The remote control of your eboard
Almost all electric skateboards have a remote, used to accelerate and brake remotely. Some have battery life indicators as well. An important thing to consider is the smoothness of the acceleration scroll button, if it is too sensitive, it might flip you off the board, especially if you are a beginner. Make sure the acceleration of the board is suitable for your skill and test it before buying.
Another little tip is to make sure the remote control has a wrist wrap so you don’t accidentally lose it while riding.
Onboard computer and software (ESC/VESC)
You might think the software isn’t complicated for an electric skateboard. An onboard computer must have commands for stopping or slowing down if the connection with the remote is lost, the battery life and power usage can be optimized if the software has features such as battery protection, accelerating and decelerating curves, regenerative breaking, battery preservation and other.
The ESC or VESC (Vedder Electronic Speed Controller) are the control systems for the proper movement of an electric skateboard, and especially for DIY eboards, an updated and quality VESC must be used, in order to reduce the chance of faulty braking, loss of battery life and other drawbacks.
Monowheels are represented by only one good company, Onewheel, and have a steeper learning curve, yet it can be extremely fun. Those models can surprise you on offroad terrain, being able to go through terrain normal four-wheels can’t. Equipped with sensors such as gyroscopes and accelerometers, those eboards can be a bit more expensive.
The battery of your electric skateboard
Nowadays, lithium batteries are all the craze, and all eboards run on them. Something important to have in mind is the use of the battery, make sure you charge it with an original charger and at the right voltage. Read the manufacturer’s instruction on charging and use.
Calculating battery power:
You will see various watt batteries, 1000 watts, 2000 watts, knowing what that means can help you choose a better electric skateboard for yourself.
That is the voltage of the battery multiplied by the amperage.
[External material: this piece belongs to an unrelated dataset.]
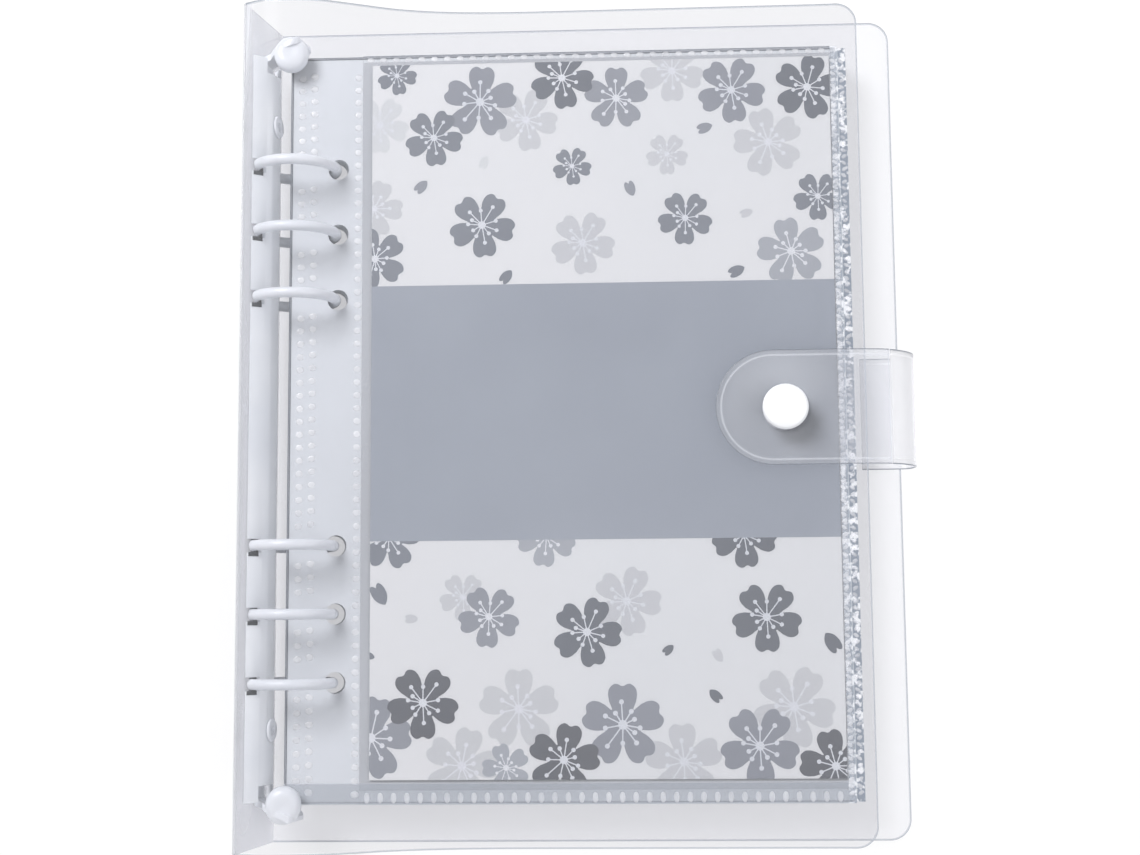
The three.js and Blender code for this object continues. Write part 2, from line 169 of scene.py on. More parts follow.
def lamp(name, place, target, size, power):
    data = bpy.data.lights.new(name, "AREA")
    data.shape = "RECTANGLE"
    data.size, data.size_y = size
    data.energy = power
    obj = bpy.data.objects.new(name, data)
    bpy.context.scene.collection.objects.link(obj)
    obj.location = place
    obj.rotation_euler = (Vector(place) - Vector(target)).to_track_quat("Z", "Y").to_euler()


studio = {
    "keyPlace": (-0.55, 0.62, 0.95),
    "keySize": (0.55, 0.55),
    "keyPower": 10.4,
    "fillPlace": (0.75, -0.25, 0.9),
    "fillPower": 3.6,
    "fillSize": (0.9, 0.9),
    "roomLevel": 0.63,
    "floorTone": "f4f4f6",
    "floorWhite": 0.75,
    "floorSize": 6,
    "floorBelow": 0.0004,
}
lamp("keyLamp", studio["keyPlace"], (0, 0, 0), studio["keySize"], studio["keyPower"])
lamp("fillLamp", studio["fillPlace"], (0, 0, 0), studio["fillSize"], studio["fillPower"])


def roomLight():  # seen directly or through film it is white, otherwise it is dimmer
    room = Recipe("room", bpy.data.worlds)
    direct = room.node("ShaderNodeLightPath", output="Is Camera Ray")
    through = room.node("ShaderNodeLightPath", output="Is Transmission Ray")
    levels = {"Value": direct.above(through), "To Min": studio["roomLevel"], "To Max": 1}
    strength = room.node("ShaderNodeMapRange", values=levels)
    sky = room.node("ShaderNodeBackground", values={"Color": (1, 1, 1, 1), "Strength": strength})
    return room.done(sky, "ShaderNodeOutputWorld")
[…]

The wattage shown on eboard characteristics can be an average, or it could be the maximum. You want to know the maximum power in watts your battery can output.
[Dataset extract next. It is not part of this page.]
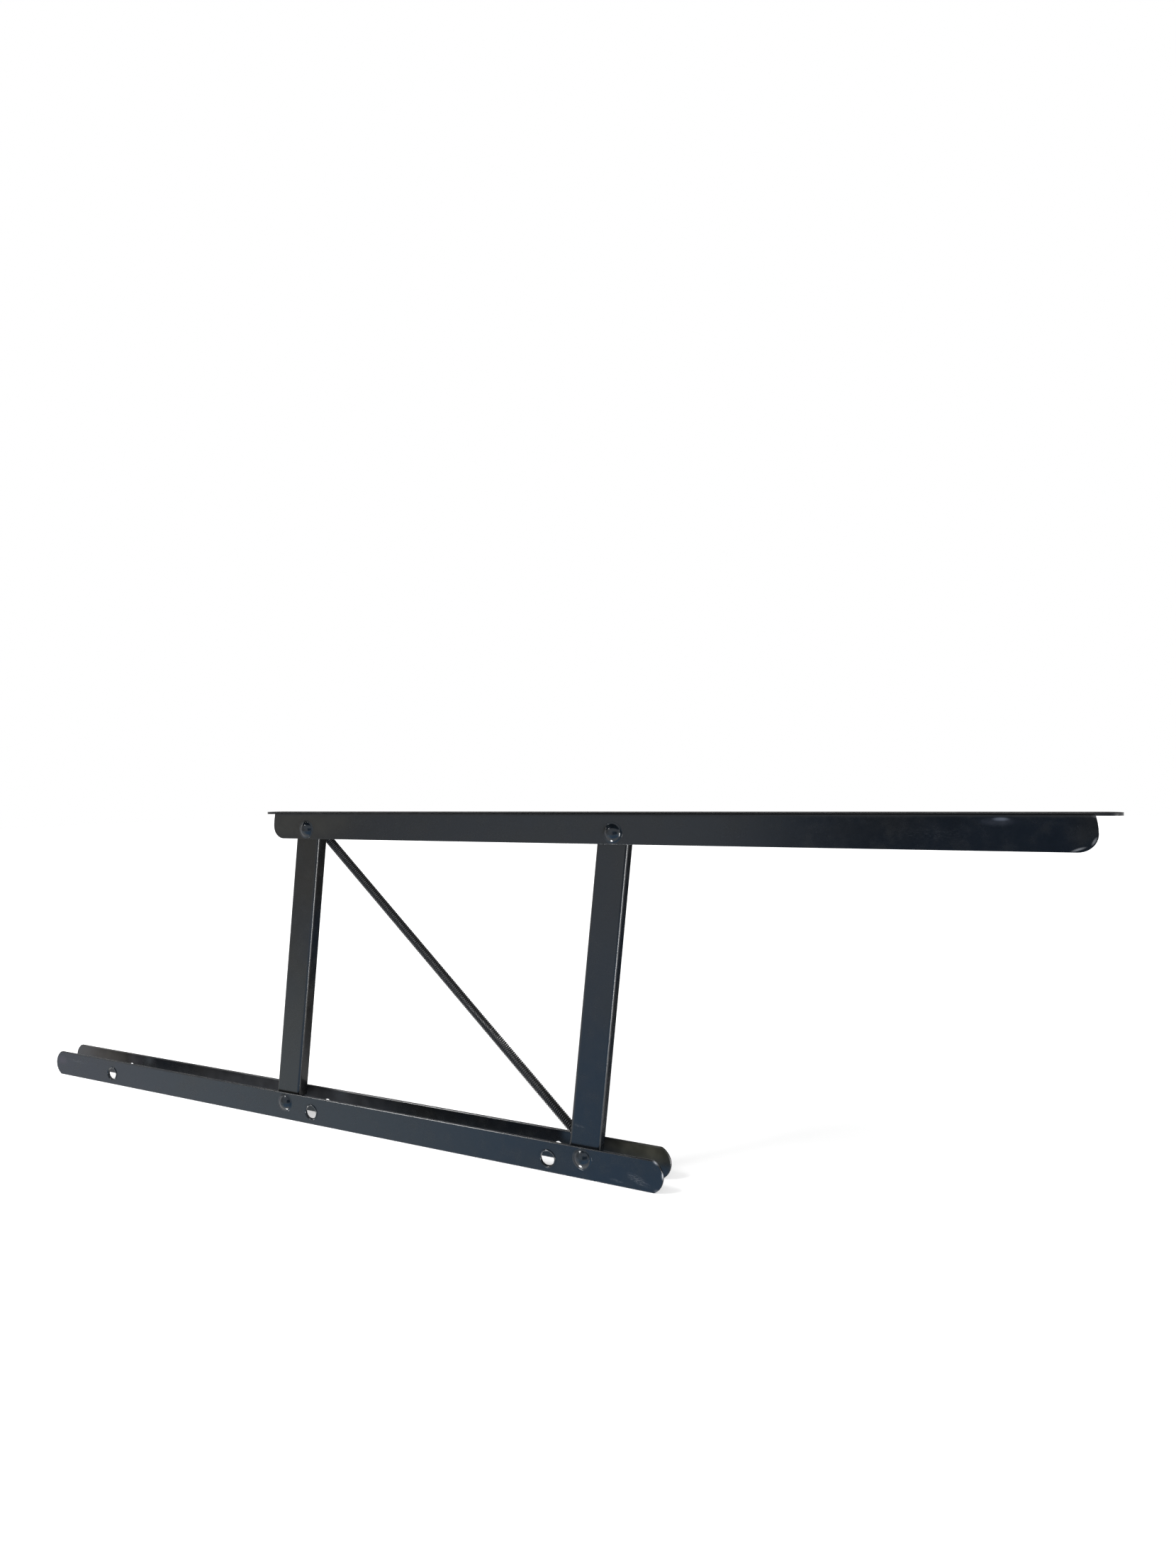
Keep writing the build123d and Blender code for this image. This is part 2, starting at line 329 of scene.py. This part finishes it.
EVEN_WARMTH = 0.3
GLINT_OFF_EDGE = 0.6


def paint(name, settings, warmth, scuffs=(), glints=(), tint_patches=()):
    """Gloss black paint: mottled coat, orange peel, dust, rubbed edges and placed marks.

    More warmth gives more thin paint. A scuff is (centre, half widths, turn, strength) and
    has scratches in it. A glint is the same without scratches, a painted highlight in a bright
    steel colour, and strongest along an edge. A patch of tint, in the last list, is (centre, half
    widths, tint, strength), cloudy, and roughens the coat; most are painted light or shade.
    """
    shader = Shader(name)
    surface = shader.surface
    cloud = shader.noise(14)
    mottle = shader.noise(160, detail=4, roughness=0.6)
    handled = shader.noise(55, detail=5, roughness=0.7)

    thin = shader.range(shader.math("ADD", cloud, warmth - EVEN_WARMTH), 0.36, 0.7)
    colour = shader.mix(thin, rgba(settings.colour), rgba(settings.faded))
    flecks = shader.range(mottle, 0.46, 0.85, 0.0, 0.4)
    colour = shader.mix(flecks, colour, rgba(settings.faded, gain=1.4))
    rough = shader.range(mottle, 0.3, 0.75, settings.roughness - 0.03, settings.roughness + 0.05)
    rough = shader.math("ADD", rough, shader.range(handled, 0.5, 0.75, 0.0, 0.05))

    specks = shader.add("ShaderNodeTexVoronoi")
    specks.inputs["Scale"].default_value = 420
    shader.join(shader.place, specks.inputs["Vector"])
    dust = shader.math(
        "MULTIPLY", shader.range(specks.outputs["Distance"], 0.09, 0.03),
        shader.range(handled, 0.5, 0.62),
    )
    dust = shader.math("MULTIPLY", dust, settings.dust)

    rounded, edges = shader.rounded_edges(settings.edge_radius)
    rub = shader.math("MULTIPLY", edges, shader.range(handled, 0.42, 0.7, 0.0, settings.rub))
    wear_and_glint = shader.math("MAXIMUM", rub, dust)
    for centre, spread, turn, strength in scuffs:
        scratch = shader.noise(520, detail=5, roughness=0.75, stretch=(1, 1, 3))
        spot = shader.spot(centre, spread, turn)
        patch = shader.math("MULTIPLY", spot, shader.range(scratch, 0.42, 0.72))
        wear_and_glint = shader.math("MAXIMUM", wear_and_glint, shader.math("MULTIPLY", patch, strength))
    # glints: painted highlights, bright patches in a steel colour, strongest along the edges
    for centre, spread, turn, strength in glints:
        spot = shader.spot(centre, spread, turn)
        reach = shader.math("ADD", edges, GLINT_OFF_EDGE, clamp=True)
        patch = shader.math("MULTIPLY", spot, reach)
        patch = shader.math("MULTIPLY", patch, strength, clamp=True)
        wear_and_glint = shader.math("MAXIMUM", wear_and_glint, patch)
    # worn paint and painted highlights: the higher the mask, the lighter the steel colour
    worn_and_glint = shader.mix(
        shader.range(wear_and_glint, 0.5, 1.0), rgba(settings.bare_and_glint), rgba(settings.bare_and_glint, gain=3.2)
    )
    colour = shader.mix(wear_and_glint, colour, worn_and_glint)
    rough = shader.math("ADD", rough, shader.math("MULTIPLY", wear_and_glint, 0.2), clamp=True)
    # patches of tint, most of them painted reflections, painted light or painted shade; each also roughens the
    # coat
    for centre, spread, tint, strength in tint_patches:
        cloudy = shader.range(mottle, 0.2, 0.8, 0.6, 1.0)
        film = shader.math("MULTIPLY", shader.spot(centre, spread), cloudy)
        film = shader.math("MULTIPLY", film, strength)
        colour = shader.mix(film, colour, rgba(tint))
        rough = shader.math("ADD", rough, shader.math("MULTIPLY", film, 0.25), clamp=True)

    shader.join(colour, surface.inputs["Base Color"])
    shader.join(rough, surface.inputs["Roughness"])
    surface.inputs["IOR"].default_value = 1.5
    dimples = shader.bump(shader.noise(1100, detail=2), settings.peel, normal=rounded)
    waves = shader.bump(shader.noise(30, detail=1), settings.sag, normal=dimples)
    shader.join(waves, surface.inputs["Normal"])
    return shader.material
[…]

One kilometer is 10Wah (watt-hours), so with a 400Wah battery pack, you can go 40km. This is a general estimation, as the power consumption will depend on your weight and the steepness of the hills you’ll climb.
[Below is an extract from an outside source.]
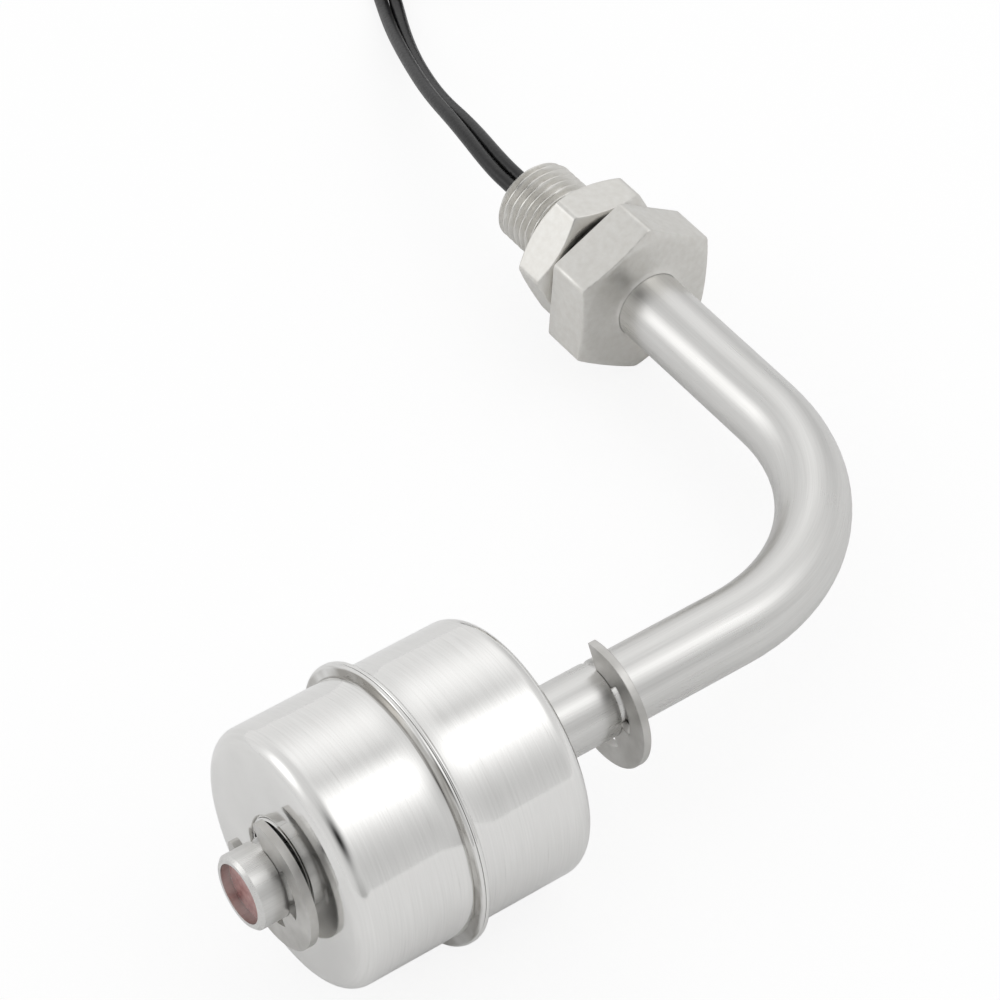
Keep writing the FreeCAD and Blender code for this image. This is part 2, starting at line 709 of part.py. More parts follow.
def make_free_leads(lying):
    """Both leads from the potting down to the surface, and the neat coil that their ends make."""
    mean_radius, width, height = (SIZES[name] for name in ("coil_mean_radius", "coil_width", "coil_height"))
    centre = Vector(SIZES["coil_centre_x"], SIZES["coil_centre_y"], 0)
    lead_radius = SIZES["lead_diameter"] / 2
    ring = Part.makeCylinder(mean_radius + width / 2, height, centre) \
        .cut(Part.makeCylinder(mean_radius - width / 2, height, centre))
    rims = [edge for edge in ring.Edges if isinstance(edge.Curve, Part.Circle)]
    ring = ring.makeFillet(lead_radius, rims)
    loose = [add_shape("lead_coil", ring)]
    along = lying.Rotation.multVec(Vector(1, 0, 0))
    for name, side, route in (("lead_a", 1, LEAD_ROUTE_A), ("lead_b", -1, LEAD_ROUTE_B)):
        start = lying.multVec(Vector(potting_face.number, SIZES["lead_spacing"] / 2 * side, 0))
        path, radii = lead_path([start, start + along * SIZES["lead_straight"], *route])
        section = Part.Wire(Part.Circle(start, along, lead_radius).toShape())
        tube = path.makePipeShell([section], True, False)
        expected = math.pi * lead_radius ** 2 * path.Length
        print(f"{name}: {path.Length:.1f} mm, arc radii {radii}, volume {tube.Volume:.2f} of {expected:.2f}")
        loose.append(add_shape(name, tube.cut(ring)))
    tip_radius = SIZES["lead_tip_diameter"] / 2
    tail_angle = math.radians(SIZES["lead_tip_turned"])
    for name, beyond in (("lead_tip_a", mean_radius + width / 2 - lead_radius),
                         ("lead_tip_b", mean_radius + width / 2 - lead_radius * 3)):
        outwards = Vector(math.cos(tail_angle), math.sin(tail_angle), 0)
        leaving = Vector(math.sin(tail_angle), -math.cos(tail_angle), 0)
        clear = math.sqrt((mean_radius + width / 2) ** 2 - beyond ** 2)
        foot = centre + outwards * beyond + Vector(0, 0, lead_radius)
        wire = Part.makeCylinder(tip_radius, clear + SIZES["lead_tip_length"], foot, leaving)
        loose.append(add_shape(name, wire.cut(ring)))
    return loose


# ---------------------------------------------------------------- laying the switch down


def resting_pose():
    """The upward direction, as seen on the arms, when the float and the head lie on a surface.

    The float touches with the rounded rim of its upper end and with its seam, the fitting with
    the lowest corner of its head.  The plane through the three touching points sets the upward
    direction, which moves the points a little, so the step is repeated until it settles.
    """
    rim_round, seam_round = SIZES["float_rim_radius"], SIZES["seam_rounding"]
    lift = SIZES["sleeve_bore"] / 2 - tube_radius.number - SIZES["bore_contact_gap"]
    corner_radius = SIZES["head_across_flats"] / math.sqrt(3)
    corner_start = head_back.number - math.sqrt(SIZES["head_dome_radius"] ** 2 - corner_radius ** 2)
    lowest = math.radians(SIZES["head_turned"] + 240)
    head_point = Vector(corner_start, corner_radius * math.cos(lowest), corner_radius * math.sin(lowest))
    upward = Vector(0, 0, 1)
    for _ in range(100):
        off_axis = Vector(upward.x, 0, upward.z).normalize()
        rim_point = Vector(0, float_rear.number + rim_round, 0) \
            - off_axis * (SIZES["float_diameter"] / 2 - rim_round - lift) - upward * rim_round
        seam_point = Vector(0, seam.number - SIZES["seam_flange"] + seam_round, 0) \
            - off_axis * (SIZES["float_diameter"] / 2 + SIZES["seam_height"] - seam_round - lift) \
            - upward * seam_round
        upward = (head_point - rim_point).cross(seam_point - rim_point).normalize()
        if upward.z < 0:
            upward = -upward
    height = -upward.dot(rim_point)
    return upward, height, off_axis * lift


def lay_down(bodies):
    """Give every body the one placement that lays the switch on z = 0 over the origin."""
    upward, height, lift = resting_pose()
    forward = Vector(1, 0, 0) - upward * upward.x
    forward.normalize()
    sideways = upward.cross(forward)
    turned = Rotation(forward, sideways, upward, "ZXY").inverted()
    lying = Placement(Vector(0, 0, height), turned)
    shifts = {}
    for body in bodies:
        shift = Vector()
        if body.Name.startswith("float"):
            shift = lift
        if body.Name.startswith("reed") or body.Name.startswith("solder"):
            shift = Vector(-SIZES["reed_offset"], 0, 0)
        shifts[body.Name] = Placement(shift, Rotation())
        body.Placement = lying.multiply(shifts[body.Name])
    boxes = [body.Shape.optimalBoundingBox(False, False) for body in bodies]
    middle = Vector((min(box.XMin for box in boxes) + max(box.XMax for box in boxes)) / 2,
                    (min(box.YMin for box in boxes) + max(box.YMax for box in boxes)) / 2, 0)
    lying = Placement(Vector(0, 0, height) - middle, turned)
    for body in bodies:
        body.Placement = lying.multiply(shifts[body.Name])
    return lying


def export(sub_parts):
    document.recompute()
    for item in document.Objects:
        if "Invalid" in item.State or "Error" in item.State:
            raise RuntimeError(f"{item.Name} could not be built: {item.State}")
    for sub_part in sub_parts:
        if sub_part.Shape.isNull() or not sub_part.Shape.isValid() or sub_part.Shape.Volume <= 0:
            raise RuntimeError(f"{sub_part.Label} is not a sound solid")
    os.makedirs("parts", exist_ok=True)
    for sub_part in sub_parts:
        sub_part.Shape.exportStep(f"parts/{sub_part.Label}.step")
        print(f"{sub_part.Label}: {len(sub_part.Shape.Solids)} solid, {sub_part.Shape.Volume:.2f} mm3")


make_stem_tube()
make_tip()
make_threaded_fitting()
make_sealing_washer()
make_lock_nut()
make_clip("upper_clip", upper_clip_front, cell("upper_clip_turned"))
make_clip("lower_clip", lower_clip_front, cell("lower_clip_turned"))
make_float()
make_reed_switch()
make_inner_wiring()
lying = lay_down(pieces)
flat_angle = math.radians(SIZES["head_turned"] + 30)
flat_way = Vector(0, math.cos(flat_angle), math.sin(flat_angle))
flat_middle = flat_way * (SIZES["head_across_flats"] / 2)
flat_middle.x = (head_face.number + head_back.number) / 2
for name, point, direction in (("thread end", Vector(thread_end.number, 0, 0), Vector(1, 0, 0)),
                               ("head's flat", flat_middle, flat_way),
                               ("head's sealing face", Vector(head_back.number, 0, 0), Vector(1, 0, 0)),
                               ("tip", Vector(0, tip_end.number, 0), Vector(0, 1, 0)),
                               ("lead a's exit", Vector(potting_face.number, SIZES["lead_spacing"] / 2, 0),
                                Vector(1, 0, 0))):
    place, way = lying.multVec(point), lying.Rotation.multVec(direction)
    print(f"{name}: at {place.x:.4f}, {place.y:.4f}, {place.z:.4f}, "
          f"along {way.x:.6f}, {way.y:.6f}, {way.z:.6f}")
export(pieces + make_free_leads(lying))
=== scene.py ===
import json
import math

import bpy
from mathutils import Matrix, Vector


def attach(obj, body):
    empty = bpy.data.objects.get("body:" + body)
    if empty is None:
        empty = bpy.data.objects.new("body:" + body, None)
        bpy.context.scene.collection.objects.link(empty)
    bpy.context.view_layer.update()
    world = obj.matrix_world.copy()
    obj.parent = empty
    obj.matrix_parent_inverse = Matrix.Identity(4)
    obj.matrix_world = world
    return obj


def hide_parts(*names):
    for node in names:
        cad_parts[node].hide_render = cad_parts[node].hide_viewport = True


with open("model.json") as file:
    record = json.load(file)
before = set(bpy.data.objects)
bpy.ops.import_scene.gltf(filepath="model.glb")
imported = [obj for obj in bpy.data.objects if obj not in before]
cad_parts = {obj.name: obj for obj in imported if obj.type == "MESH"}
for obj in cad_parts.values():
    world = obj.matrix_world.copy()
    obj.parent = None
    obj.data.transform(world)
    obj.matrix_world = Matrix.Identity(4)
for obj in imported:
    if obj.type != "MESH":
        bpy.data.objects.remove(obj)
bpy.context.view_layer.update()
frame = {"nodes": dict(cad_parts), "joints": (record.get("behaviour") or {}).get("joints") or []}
scene = bpy.context.scene
nodes = frame["nodes"]
joints = {joint["name"]: joint for joint in frame["joints"]}

# ---------------------------------------------------------------- the two arms

# The switch's thread arm runs along `across` and its float arm along `forth`.  Both start at
# `corner`, where the tube's axes meet.  `arms` turns places measured on the arms into the frame.
THREAD_END, NUT_MARK_TO_END = 0.064, 0.011
across = Vector(joints["nut_turn"]["axis"]).normalized()
forth = Vector(joints["float_slide"]["axis"])
forth = (forth - across * forth.dot(across)).normalized()
outward = across.cross(forth)
thread_end = Vector(joints["nut_turn"]["pos_m"]) + across * NUT_MARK_TO_END
corner = thread_end - across * THREAD_END
arms = Matrix.Translation(corner) @ Matrix((across, forth, outward)).transposed().to_4x4()

# ---------------------------------------------------------------- bent tube and its tip

# One drawn 8 mm steel tube, bent cold and left satin, so long fine streaks follow it round its
# bend.  A disc closes the lower end, and a drop of red lacquer seals it in.
BEND_RADIUS = 0.022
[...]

Bear in mind that the higher the watts of a battery, the higher the power consumption is, and in general you don’t want that.
The higher the voltage, the less your battery will heat up. Lower voltage should be avoided
Most batteries nowadays are lithium-ion, and we’d recommend getting an eboard with such battery. However, you should know the chemistry mixture inside the battery as well. The best mix is lithium, nickel, and manganese (MNS), which ensure safety and quality (longer life expectancy). They are more expensive but the cost per charge is cheaper.
Battery management system (BMS)
Many batteries you buy from the store don’t have a BMS. It is designed to pair together with your battery and has a built-in battery temperature sensor and can shut down the battery if it overheats. The battery can damage the rest of the eboard if it overheats, and a BMS protects that from happening.
If you are making your DIY electric board, make sure the battery(ies) is properly connected and charge it in a place where there isn’t anything inflammable nearby.
Another thing to have in mind is the limits for batteries set by airlines if you plan to take your eboard on a plane. The charging port and cover of the Evolve’s lithium battery pack.
The deck of your eboard
The speed and stability of your board is mostly determined by the size, material and flexibility of your deck. Let’s explore the main features of a skateboard deck:
Length. If you want to go faster, you need a longer deck. Short decks are useful for short commutes, such as the ‘last mile’, and are easily carried.
Wheels and trucks. The wheelbase, or the distance between the back and front wheels, and is important for weight distribution, the longer the distance, the more control you will have. If you weight more, then a wider wheelbase is the better choice.
Wheels can be pneumatic, soft or hard, and each type would depend on the terrain you will ride on. Softer and pneumatic wheels absorb bumps and debris easier, but on the other hand, reduce speed.
The larger the diameter of the wheel, the faster the speed you can go, however, you lose on torque and hill climb power.
Flexibility is the ability of your deck to absorb shocks. A more flexible deck affects the control and speed your deck can achieve, especially downhill.
Build material. For electric skateboard, the standard materials for a deck are either bamboo, maple or carbon fiber. Wooden decks are more flexible, whereas carbon fiber ones are stiffer.
Charge time would depend on the power of the charger, the capacity of the battery, and the quality of the built. Check the characteristics of the board for the average charge time. Also, read the charging information on the user manual to make sure you properly charge your battery.
If you weigh a bit more, make sure you get a more powerful battery with a strong deck, trucks and softer wheels. Always check what is the maximum weight the board can support. Sometimes the range, acceleration and maximum speed of an electric skateboard is tested with a person with an average build and may be different when a heavier person uses the product.
Current management is important to reduce damage to your battery, discharging too fast, overheating. Yes, if the current gets too strong for too long, your battery can catch fire.
Built-in safety mechanisms protect your ESC and motor from failing, which are basically the most important electric parts of your electric skateboard.
5) Repair cost, customer service, warranty for your esk8
Let’s hope you won’t need to repair your esk8, yet it is still good that it has a warranty. We know it is a nuisance to read through the warranty papers, however, it is good to know what your warranty covers, so you don’t get surprised later. Check whether it covers any software faults, what parts are covered and under what circumstances the company will replace them for you and under what circumstances (such as wear and tear) you will have to pay for the repair.
Premium brands such as Evolve have great customer service. Cheaper brands, however, often have slow response time, fewer authorized repair shops and less warranty coverage. However, you can check for nearby repair shops that can fix electric skateboards and ask if they’ve dealt with models of certain brands.
If you are a techie, you can repair your eboard yourself, buying cheaper parts online.
And remember, ask the manufacturer about those and any other feature you have questions about to ensure you’re getting the product you want.